Thing is, there is no other version installed.
 
Ah, found how to uninstall the correct update so Ryzen Master could install the other one and install successfully! 😊

So uhm, if I would stress test the CPU now, it would give the correct temperatures? Meaning I almost didn't blow up my CPU?

AimXBRo.png
 
This seems strange. I was under the impression the 2600x doesn't use a thermal offset. I can use HWinfo64 to get accurate temperature readings. The CPU temp will show up as Tctl/Tdie in HWI64 because the sensors read the same. This indicates that the 2600x doesn't use a temp offset according to HWI64's author:

https://www.hwinfo.com/forum/Thread-Is-CPU-Tctl-value-is-still-a-Tdie-value-on-Ryzen

Oddly, the max 108c temp that Aida64 was showing in the OP's screenshot is exactly 20c above where mine throttles which is where the temp offset would be. Could this be affected by an old bios or chipset drivers? Why would his chip have an offset while mine doesn't?
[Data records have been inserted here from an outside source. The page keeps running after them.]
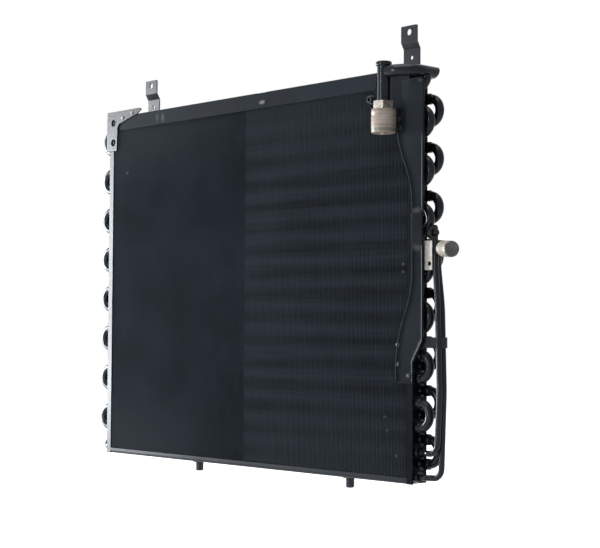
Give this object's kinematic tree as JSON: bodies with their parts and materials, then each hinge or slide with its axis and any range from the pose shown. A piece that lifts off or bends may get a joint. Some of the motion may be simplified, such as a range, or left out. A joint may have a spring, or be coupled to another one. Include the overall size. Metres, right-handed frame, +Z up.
{
  "type": "air conditioning condenser",
  "caption": "Black painted tube-and-fin condenser with staggered rows of tubes, ear mounts, locating pins and capped pipe fittings.",
  "frame": {"origin": "centre of the left ear's bolt hole, in the middle of its sheet", "axes": "+X along the width towards the pipe connections, +Y from front to back, +Z up"},
  "size_m": [0.6175, 0.0633, 0.4965],
  "materials": {
    "black_paint": "semi-gloss",
    "fin_paint": "satin",
    "cap_plastic": "translucent",
    "zinc_plate": "plated",
    "bare_nut": "machined"
  },
  "bodies": {
    "root": {"left_fin_pack": "fin_paint", "right_fin_pack": "fin_paint", "left_end_plate": "black_paint", "right_end_plate": "black_paint", "top_rail": "black_paint", "bottom_rail": "black_paint", "left_ear": "black_paint", "right_ear": "black_paint", "corner_bracket": "black_paint", "corner_rivets": "black_paint", "side_bracket": "black_paint", "bracket_rivets": "black_paint", "left_locating_pin": "black_paint", "right_locating_pin": "black_paint", "crossover_tube": "black_paint", "inlet_manifold": "black_paint", "inlet_elbow": "black_paint", "inlet_fitting": "black_paint", "inlet_nut": "bare_nut", "inlet_cap": "cap_plastic", "bracket_weld_nut": "black_paint", "front_outlet_pipe": "black_paint", "rear_outlet_pipe": "black_paint", "outlet_block": "black_paint", "outlet_fitting": "black_paint", "outlet_cap": "cap_plastic", "outlet_bolt": "black_paint", "outlet_plate": "zinc_plate", "pipe_clip": "black_paint", "rear_hairpin_01_02": "black_paint", "front_hairpin_01_02": "black_paint", "rear_hairpin_03_04": "black_paint", "front_hairpin_03_04": "black_paint", "rear_hairpin_05_06": "black_paint", "front_hairpin_05_06": "black_paint", "rear_hairpin_07_08": "black_paint", "front_hairpin_07_08": "black_paint", "rear_hairpin_09_10": "black_paint", "front_hairpin_09_10": "black_paint", "rear_hairpin_11_12": "black_paint", "front_hairpin_11_12": "black_paint", "rear_hairpin_13_14": "black_paint", "front_hairpin_13_14": "black_paint", "rear_hairpin_15_16": "black_paint", "front_hairpin_15_16": "black_paint", "rear_return_bend_02_03": "black_paint", "front_return_bend_02_03": "black_paint", "rear_return_bend_04_05": "black_paint", "front_return_bend_04_05": "black_paint", "rear_return_bend_06_07": "black_paint", "front_return_bend_06_07": "black_paint", "rear_return_bend_08_09": "black_paint", "front_return_bend_08_09": "black_paint", "rear_return_bend_10_11": "black_paint", "front_return_bend_10_11": "black_paint", "rear_return_bend_12_13": "black_paint", "front_return_bend_12_13": "black_paint", "rear_return_bend_14_15": "black_paint", "front_return_bend_14_15": "black_paint", "rear_return_bend_16_17": "black_paint"}
  },
  "joints": []
}
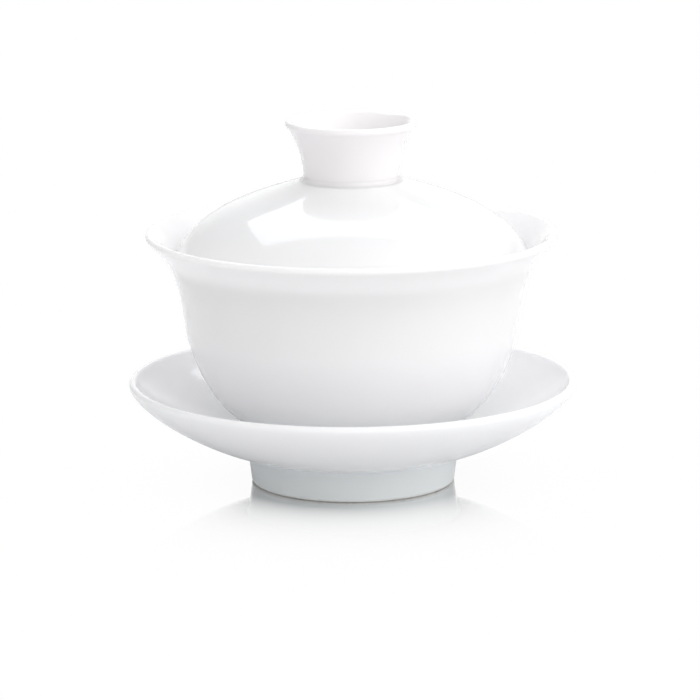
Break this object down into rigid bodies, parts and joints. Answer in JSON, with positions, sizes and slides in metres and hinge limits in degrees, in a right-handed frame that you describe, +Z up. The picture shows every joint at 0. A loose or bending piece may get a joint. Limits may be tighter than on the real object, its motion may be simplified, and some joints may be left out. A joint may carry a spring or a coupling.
{
  "type": "gaiwan",
  "caption": "Lidded porcelain tea bowl with a flared lip and a hollow ring knob, standing on a saucer with a tall foot.",
  "frame": {"origin": "middle of the saucer's foot, on the surface that it stands on", "axes": "+Z up along the common axis of saucer, bowl and lid; X and Y are equal, because every piece is turned about that axis"},
  "size_m": [0.1068, 0.1068, 0.087],
  "materials": {
    "glazed_porcelain": "thin clear gloss glaze over a white body",
    "foot_porcelain": "clear gloss glaze with a faint cool tint, and a bare matt bearing edge"
  },
  "bodies": {
    "saucer": {"saucer_dish": "glazed_porcelain", "saucer_foot_ring": "foot_porcelain"},
    "bowl": {"bowl_wall": "glazed_porcelain", "bowl_foot_ring": "foot_porcelain"},
    "lid": {"lid_dome": "glazed_porcelain", "lid_knob": "glazed_porcelain"}
  },
  "joints": [
    {"name": "bowl_lift", "type": "slide", "parent": "saucer", "child": "bowl", "axis": [0, 0, 1], "range_m": [0, 0.06]},
    {"name": "lid_lift", "type": "slide", "parent": "bowl", "child": "lid", "axis": [0, 0, 1], "range_m": [0, 0.06]}
  ]
}
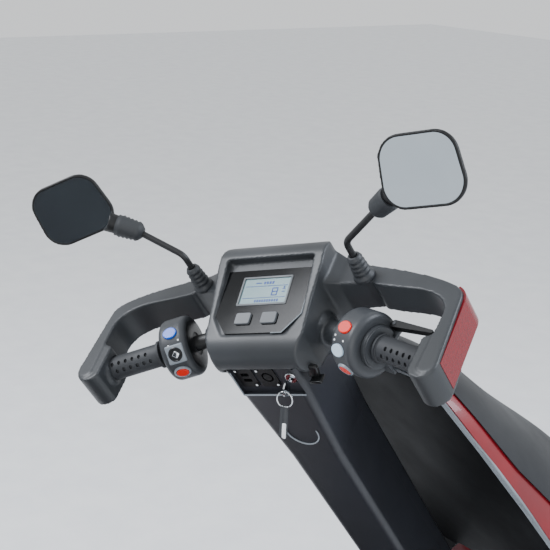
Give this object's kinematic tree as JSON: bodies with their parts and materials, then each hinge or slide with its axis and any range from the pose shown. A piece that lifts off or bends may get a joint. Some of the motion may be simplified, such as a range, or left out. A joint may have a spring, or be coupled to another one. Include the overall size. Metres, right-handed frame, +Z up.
{
  "type": "mobility scooter",
  "caption": "Three-wheeled mobility scooter with a leaning tiller, wrap-round hand guards, display console, two mirrors and a folding swivel seat.",
  "frame": {"origin": "middle of the bounding box on the ground under the tyres", "axes": "+X to the rider's right, +Y forward, +Z up"},
  "size_m": [0.6284, 1.4602, 1.2526],
  "materials": {
    "frame_paint": "semi-gloss powder coat",
    "black_plastic": "fine texture",
    "charcoal_plastic": "fine leather grain",
    "mat_rubber": "ribbed",
    "red_body": "gloss paint",
    "lamp_lens": "clear",
    "red_lens": "prismatic",
    "transaxle_alloy": "cast",
    "tyre": "moulded",
    "rim_silver": "satin",
    "bezel_black": "gloss",
    "lcd": "satin",
    "lock_chrome": "polished",
    "key_tag": "worn",
    "button_grey": "satin",
    "button_blue": "satin",
    "button_red": "satin",
    "button_pale": "satin",
    "lever_alloy": "satin",
    "mirror_glass": "silvered",
    "seat_vinyl": "soft vinyl"
  },
  "bodies": {
    "chassis": {"main_frame": "frame_paint", "floor_pan": "black_plastic", "floor_mat": "mat_rubber", "leg_shield": "black_plastic", "front_cowl": "red_body", "hood_panel": "charcoal_plastic", "headlamp_lens": "lamp_lens", "rear_cover": "red_body", "tail_lamps": "red_lens", "battery_pack": "black_plastic", "transaxle": "transaxle_alloy"},
    "rear_wheel_left": {"rear_tyre_left": "tyre", "rear_rim_left": "rim_silver"},
    "rear_wheel_right": {"rear_tyre_right": "tyre", "rear_rim_right": "rim_silver"},
    "steering": {"steering_fork": "frame_paint", "front_mudguard": "black_plastic"},
    "front_wheel": {"front_tyre": "tyre", "front_rim": "rim_silver"},
    "tiller": {"tiller_column": "frame_paint", "column_rear_cover": "charcoal_plastic", "column_front_cover": "charcoal_plastic", "console_front": "charcoal_plastic", "console_rear": "charcoal_plastic", "display_bezel": "bezel_black", "display_lcd": "lcd", "power_sockets": "black_plastic", "key_lock": "lock_chrome", "handlebar": "frame_paint", "guard_left": "charcoal_plastic", "guard_right": "charcoal_plastic", "guard_reflectors": "red_lens", "grip_left": "mat_rubber", "grip_right": "mat_rubber", "pod_left": "black_plastic", "pod_right": "black_plastic", "mirror_base_boots": "mat_rubber"},
    "throttle": {"throttle_lever": "black_plastic"},
    "brake": {"brake_lever": "lever_alloy"},
    "key": {"ignition_key": "lock_chrome"},
    "fob": {"key_fob": "key_tag"},
    "seat": {"seat_base": "frame_paint", "seat_cushion": "seat_vinyl"},
    "backrest": {"seat_backrest": "seat_vinyl"},
    "arm_left": {"armrest_left": "seat_vinyl"},
    "arm_right": {"armrest_right": "seat_vinyl"},
    "stem_left": {"mirror_stem_left": "frame_paint"},
    "mirror_left": {"mirror_shell_left": "black_plastic", "mirror_glass_left": "mirror_glass"},
    "display_button_left": {"display_button_left": "button_grey"},
    "stem_right": {"mirror_stem_right": "frame_paint"},
    "mirror_right": {"mirror_shell_right": "black_plastic", "mirror_glass_right": "mirror_glass"},
    "display_button_right": {"display_button_right": "button_grey"},
    "horn_button": {"horn_button": "button_blue"},
    "hazard_button": {"hazard_button": "button_red"},
    "dip_switch": {"dip_switch": "button_grey"},
    "light_button": {"light_button": "button_pale"},
    "stop_button_left": {"stop_button_left": "button_red"},
    "stop_button_right": {"stop_button_right": "button_red"}
  },
  "joints": [
    {"name": "steer", "type": "hinge", "parent": "chassis", "child": "steering", "pos_m": [0.01025, 0.02042, 0.939], "axis": [0, -0.5736, 0.8192], "range_deg": [-70, 20]},
    {"name": "front_wheel_spin", "type": "hinge", "parent": "steering", "child": "front_wheel", "pos_m": [0.01025, 0.59181, 0.12297], "axis": [0.9063, 0.3462, 0.2424], "continuous": true},
    {"name": "tiller_tilt", "type": "hinge", "parent": "steering", "child": "tiller", "pos_m": [0.01025, 0.43052, 0.35331], "axis": [0.9063, 0.3462, 0.2424], "range_deg": [0, 6]},
    {"name": "rear_wheel_left_spin", "type": "hinge", "parent": "chassis", "child": "rear_wheel_left", "pos_m": [-0.25275, -0.47158, 0.14], "axis": [1, 0, 0], "continuous": true},
    {"name": "rear_wheel_right_spin", "type": "hinge", "parent": "chassis", "child": "rear_wheel_right", "pos_m": [0.27325, -0.47158, 0.14], "axis": [1, 0, 0], "continuous": true},
    {"name": "seat_swivel", "type": "hinge", "parent": "chassis", "child": "seat", "pos_m": [0.01025, -0.38958, 0.402], "axis": [0, 0, 1], "range_deg": [-90, 90]},
    {"name": "backrest_fold", "type": "hinge", "parent": "seat", "child": "backrest", "pos_m": [0.01025, -0.62758, 0.586], "axis": [-1, 0, 0], "range_deg": [0, 90]},
    {"name": "armrest_lift_left", "type": "hinge", "parent": "backrest", "child": "arm_left", "pos_m": [-0.23675, -0.66158, 0.733], "axis": [1, 0, 0], "range_deg": [0, 88]},
    {"name": "armrest_lift_right", "type": "hinge", "parent": "backrest", "child": "arm_right", "pos_m": [0.25725, -0.66158, 0.733], "axis": [1, 0, 0], "range_deg": [0, 88]},
    {"name": "display_button_left_press", "type": "slide", "parent": "tiller", "child": "display_button_left", "axis": [-0.0922, 0.7217, -0.686], "range_m": [0, 0.0014], "stiffness_N_per_m": 400},
    {"name": "display_button_right_press", "type": "slide", "parent": "tiller", "child": "display_button_right", "axis": [-0.0922, 0.7217, -0.686], "range_m": [0, 0.0014], "stiffness_N_per_m": 400},
    {"name": "horn_button_press", "type": "slide", "parent": "tiller", "child": "horn_button", "axis": [-0.2392, 0.6891, -0.6841], "range_m": [0, 0.002], "stiffness_N_per_m": 400},
    {"name": "hazard_button_press", "type": "slide", "parent": "tiller", "child": "hazard_button", "axis": [0.0219, 0.7888, -0.6142], "range_m": [0, 0.002], "stiffness_N_per_m": 400},
    {"name": "dip_switch_press", "type": "slide", "parent": "tiller", "child": "dip_switch", "axis": [-0.6351, 0.7644, -0.1112], "range_m": [0, 0.002], "stiffness_N_per_m": 400},
    {"name": "light_button_press", "type": "slide", "parent": "tiller", "child": "light_button", "axis": [-0.0226, 0.9984, 0.0526], "range_m": [0, 0.002], "stiffness_N_per_m": 400},
    {"name": "stop_button_left_press", "type": "slide", "parent": "tiller", "child": "stop_button_left", "axis": [-0.7239, 0.4864, 0.4893], "range_m": [0, 0.002], "stiffness_N_per_m": 400},
    {"name": "stop_button_right_press", "type": "slide", "parent": "tiller", "child": "stop_button_right", "axis": [-0.0549, 0.742, 0.6682], "range_m": [0, 0.002], "stiffness_N_per_m": 400},
    {"name": "throttle_squeeze", "type": "hinge", "parent": "tiller", "child": "throttle", "pos_m": [0.18363, 0.07405, 0.98661], "axis": [0.0328, 0.6571, -0.7531], "range_deg": [0, 11], "stiffness_Nm_per_rad": 0.6, "springref_deg": -8.59},
    {"name": "brake_squeeze", "type": "hinge", "parent": "tiller", "child": "brake", "pos_m": [0.18688, 0.07081, 0.93413], "axis": [0.0543, -0.7535, -0.6551], "range_deg": [0, 8], "stiffness_Nm_per_rad": 0.6, "springref_deg": -8.59},
    {"name": "key_turn", "type": "hinge", "parent": "tiller", "child": "key", "pos_m": [0.07699, -0.00703, 0.8978], "axis": [0.4226, -0.7424, -0.5198], "range_deg": [-60, 30]},
    {"name": "fob_swing", "type": "hinge", "parent": "key", "child": "fob", "pos_m": [0.0884, -0.02708, 0.88377], "axis": [0.869, 0.4948, -0.0002], "range_deg": [-40, 20]},
    {"name": "mirror_swivel_left", "type": "hinge", "parent": "tiller", "child": "stem_left", "pos_m": [-0.13269, -0.00807, 0.96544], "axis": [0, -0.5736, 0.8192], "range_deg": [-30, 30]},
    {"name": "mirror_tilt_left", "type": "hinge", "parent": "stem_left", "child": "mirror_left", "pos_m": [-0.19444, -0.08366, 1.04435], "axis": [-0.633, -0.6342, -0.4441], "range_deg": [-15, 15]},
    {"name": "mirror_swivel_right", "type": "hinge", "parent": "tiller", "child": "stem_right", "pos_m": [0.10839, 0.08401, 1.02992], "axis": [0, -0.5736, 0.8192], "range_deg": [-30, 30]},
    {"name": "mirror_tilt_right", "type": "hinge", "parent": "stem_right", "child": "mirror_right", "pos_m": [0.16084, 0.05204, 1.13938], "axis": [-0.9063, -0.3462, -0.2424], "range_deg": [-15, 15]}
  ]
}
Either way the alarming temperature is clearly an incorrect reading. That being said, If you are using the stock wraith spire it's a bit inadequate for the CPU IMO. It's a great stock cooler but the out of the box boost settings push it's limits a bit farther than I'd be comfortable with long term. Especially in a poorly ventilated case. I was able to maintain higher overall game clocks by manually overclocking with the stock cooler. Even with a -100 mv offset, the stock settings would cause the CPU to boost over 4 ghz for 10-15 minutes while gaming and then down clock (because of thermals) below what I was able to achieve with a conservative all core overclock. The best solution is to get a better cooler if you want all of the performance you payed for. You can maintain over 4ghz even in stress tests with a half decent tower air cooler or 240 AIO and a few bios tweaks.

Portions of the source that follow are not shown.